• _Problem requirements_: Reproduce the listing below in its entirety. Change nothing.

• _Information provided_:

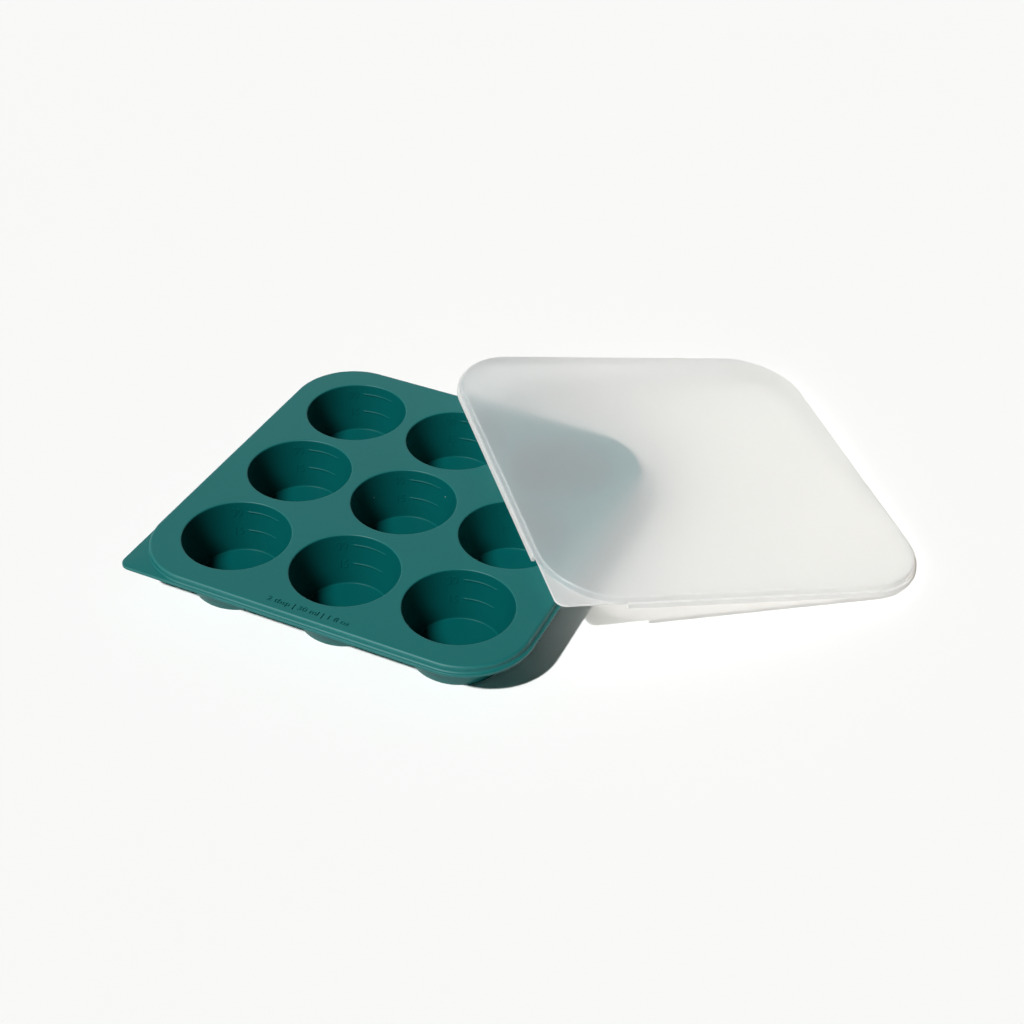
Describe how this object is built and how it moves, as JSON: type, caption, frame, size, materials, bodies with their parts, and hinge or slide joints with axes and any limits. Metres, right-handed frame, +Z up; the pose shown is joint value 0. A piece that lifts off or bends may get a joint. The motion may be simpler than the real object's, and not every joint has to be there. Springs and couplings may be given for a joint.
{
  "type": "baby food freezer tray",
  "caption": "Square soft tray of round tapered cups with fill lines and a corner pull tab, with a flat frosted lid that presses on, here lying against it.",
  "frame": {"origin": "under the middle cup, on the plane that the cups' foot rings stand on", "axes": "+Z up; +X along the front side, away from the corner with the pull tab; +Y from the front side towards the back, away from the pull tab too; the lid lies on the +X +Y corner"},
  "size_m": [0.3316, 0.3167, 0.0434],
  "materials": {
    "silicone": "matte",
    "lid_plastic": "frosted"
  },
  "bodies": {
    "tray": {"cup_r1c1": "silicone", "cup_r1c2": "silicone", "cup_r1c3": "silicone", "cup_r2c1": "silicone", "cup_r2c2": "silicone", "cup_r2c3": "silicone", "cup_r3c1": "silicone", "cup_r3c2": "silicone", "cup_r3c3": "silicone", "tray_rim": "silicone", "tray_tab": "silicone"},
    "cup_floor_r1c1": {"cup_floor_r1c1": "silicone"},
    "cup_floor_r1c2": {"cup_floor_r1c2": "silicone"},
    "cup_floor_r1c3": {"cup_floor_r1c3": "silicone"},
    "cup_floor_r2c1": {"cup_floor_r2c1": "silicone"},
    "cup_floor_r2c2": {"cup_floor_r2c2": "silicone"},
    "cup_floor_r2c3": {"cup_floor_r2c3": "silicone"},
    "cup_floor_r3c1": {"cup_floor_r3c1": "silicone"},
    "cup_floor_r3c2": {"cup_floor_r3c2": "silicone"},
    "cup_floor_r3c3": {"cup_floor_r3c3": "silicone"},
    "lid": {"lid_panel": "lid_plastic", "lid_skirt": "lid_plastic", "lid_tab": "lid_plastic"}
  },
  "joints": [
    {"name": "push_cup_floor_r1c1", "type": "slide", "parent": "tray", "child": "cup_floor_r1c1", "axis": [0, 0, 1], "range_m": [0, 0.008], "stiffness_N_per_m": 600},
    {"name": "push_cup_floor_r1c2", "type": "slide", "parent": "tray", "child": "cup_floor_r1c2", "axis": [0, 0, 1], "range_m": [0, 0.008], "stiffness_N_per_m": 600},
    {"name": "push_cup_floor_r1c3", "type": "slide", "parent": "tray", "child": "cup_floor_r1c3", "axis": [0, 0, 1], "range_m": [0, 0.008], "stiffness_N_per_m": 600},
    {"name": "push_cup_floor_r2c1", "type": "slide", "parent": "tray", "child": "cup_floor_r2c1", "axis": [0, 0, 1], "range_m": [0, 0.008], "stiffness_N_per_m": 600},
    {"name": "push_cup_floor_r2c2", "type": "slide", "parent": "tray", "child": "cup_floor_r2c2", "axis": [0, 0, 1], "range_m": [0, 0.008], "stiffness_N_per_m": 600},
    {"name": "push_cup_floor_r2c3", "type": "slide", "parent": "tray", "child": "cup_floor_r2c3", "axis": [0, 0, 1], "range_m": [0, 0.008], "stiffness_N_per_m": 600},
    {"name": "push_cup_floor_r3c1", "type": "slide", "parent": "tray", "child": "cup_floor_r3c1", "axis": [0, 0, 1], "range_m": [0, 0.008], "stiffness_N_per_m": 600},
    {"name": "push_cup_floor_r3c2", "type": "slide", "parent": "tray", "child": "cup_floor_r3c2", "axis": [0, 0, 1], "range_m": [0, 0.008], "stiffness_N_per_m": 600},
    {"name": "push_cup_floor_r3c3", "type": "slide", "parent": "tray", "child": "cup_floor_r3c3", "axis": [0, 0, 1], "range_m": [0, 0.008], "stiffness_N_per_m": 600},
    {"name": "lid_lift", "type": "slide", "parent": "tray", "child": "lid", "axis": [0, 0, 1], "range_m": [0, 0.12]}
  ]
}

• _Exercise response_:
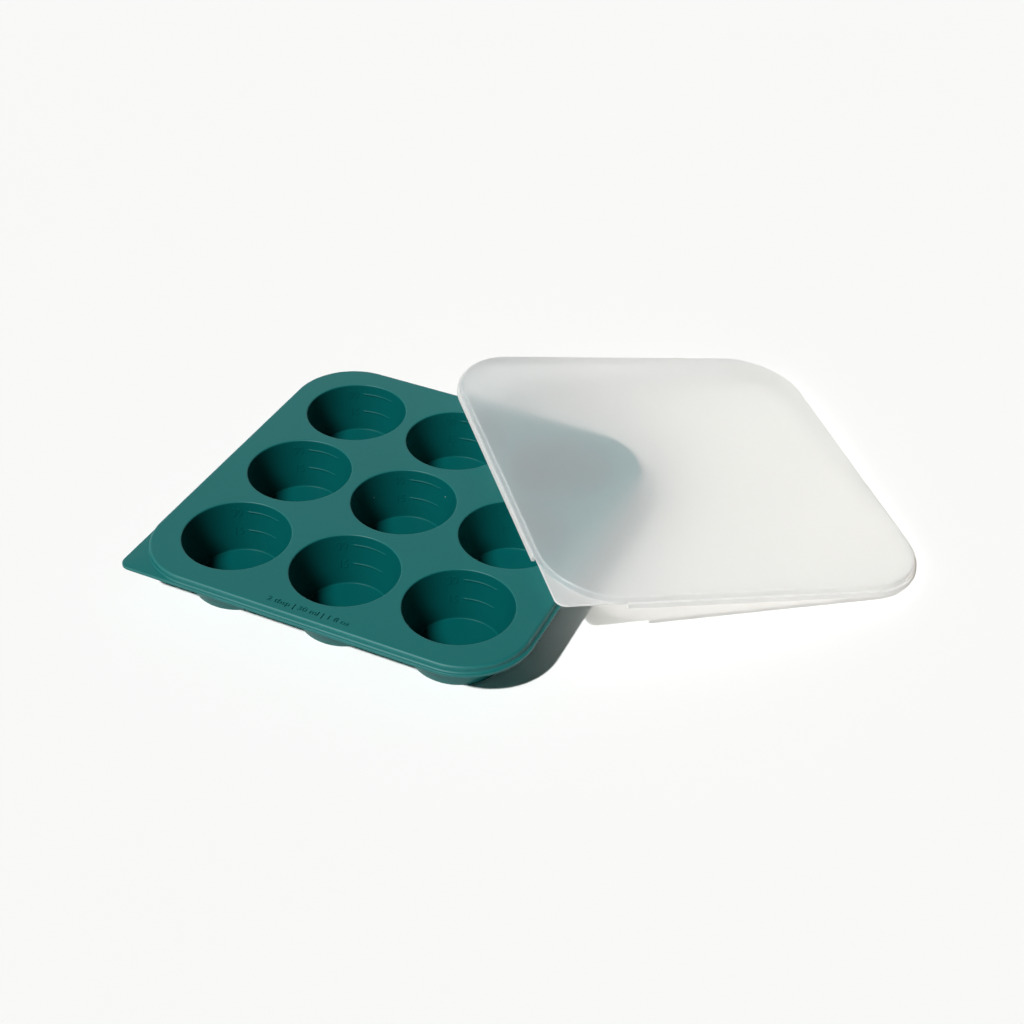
Describe how this object is built and how it moves, as JSON: type, caption, frame, size, materials, bodies with their parts, and hinge or slide joints with axes and any limits. Metres, right-handed frame, +Z up; the pose shown is joint value 0. A piece that lifts off or bends may get a joint. The motion may be simpler than the real object's, and not every joint has to be there. Springs and couplings may be given for a joint.
{
  "type": "baby food freezer tray",
  "caption": "Square soft tray of round tapered cups with fill lines and a corner pull tab, with a flat frosted lid that presses on, here lying against it.",
  "frame": {"origin": "under the middle cup, on the plane that the cups' foot rings stand on", "axes": "+Z up; +X along the front side, away from the corner with the pull tab; +Y from the front side towards the back, away from the pull tab too; the lid lies on the +X +Y corner"},
  "size_m": [0.3316, 0.3167, 0.0434],
  "materials": {
    "silicone": "matte",
    "lid_plastic": "frosted"
  },
  "bodies": {
    "tray": {"cup_r1c1": "silicone", "cup_r1c2": "silicone", "cup_r1c3": "silicone", "cup_r2c1": "silicone", "cup_r2c2": "silicone", "cup_r2c3": "silicone", "cup_r3c1": "silicone", "cup_r3c2": "silicone", "cup_r3c3": "silicone", "tray_rim": "silicone", "tray_tab": "silicone"},
    "cup_floor_r1c1": {"cup_floor_r1c1": "silicone"},
    "cup_floor_r1c2": {"cup_floor_r1c2": "silicone"},
    "cup_floor_r1c3": {"cup_floor_r1c3": "silicone"},
    "cup_floor_r2c1": {"cup_floor_r2c1": "silicone"},
    "cup_floor_r2c2": {"cup_floor_r2c2": "silicone"},
    "cup_floor_r2c3": {"cup_floor_r2c3": "silicone"},
    "cup_floor_r3c1": {"cup_floor_r3c1": "silicone"},
    "cup_floor_r3c2": {"cup_floor_r3c2": "silicone"},
    "cup_floor_r3c3": {"cup_floor_r3c3": "silicone"},
    "lid": {"lid_panel": "lid_plastic", "lid_skirt": "lid_plastic", "lid_tab": "lid_plastic"}
  },
  "joints": [
    {"name": "push_cup_floor_r1c1", "type": "slide", "parent": "tray", "child": "cup_floor_r1c1", "axis": [0, 0, 1], "range_m": [0, 0.008], "stiffness_N_per_m": 600},
    {"name": "push_cup_floor_r1c2", "type": "slide", "parent": "tray", "child": "cup_floor_r1c2", "axis": [0, 0, 1], "range_m": [0, 0.008], "stiffness_N_per_m": 600},
    {"name": "push_cup_floor_r1c3", "type": "slide", "parent": "tray", "child": "cup_floor_r1c3", "axis": [0, 0, 1], "range_m": [0, 0.008], "stiffness_N_per_m": 600},
    {"name": "push_cup_floor_r2c1", "type": "slide", "parent": "tray", "child": "cup_floor_r2c1", "axis": [0, 0, 1], "range_m": [0, 0.008], "stiffness_N_per_m": 600},
    {"name": "push_cup_floor_r2c2", "type": "slide", "parent": "tray", "child": "cup_floor_r2c2", "axis": [0, 0, 1], "range_m": [0, 0.008], "stiffness_N_per_m": 600},
    {"name": "push_cup_floor_r2c3", "type": "slide", "parent": "tray", "child": "cup_floor_r2c3", "axis": [0, 0, 1], "range_m": [0, 0.008], "stiffness_N_per_m": 600},
    {"name": "push_cup_floor_r3c1", "type": "slide", "parent": "tray", "child": "cup_floor_r3c1", "axis": [0, 0, 1], "range_m": [0, 0.008], "stiffness_N_per_m": 600},
    {"name": "push_cup_floor_r3c2", "type": "slide", "parent": "tray", "child": "cup_floor_r3c2", "axis": [0, 0, 1], "range_m": [0, 0.008], "stiffness_N_per_m": 600},
    {"name": "push_cup_floor_r3c3", "type": "slide", "parent": "tray", "child": "cup_floor_r3c3", "axis": [0, 0, 1], "range_m": [0, 0.008], "stiffness_N_per_m": 600},
    {"name": "lid_lift", "type": "slide", "parent": "tray", "child": "lid", "axis": [0, 0, 1], "range_m": [0, 0.12]}
  ]
}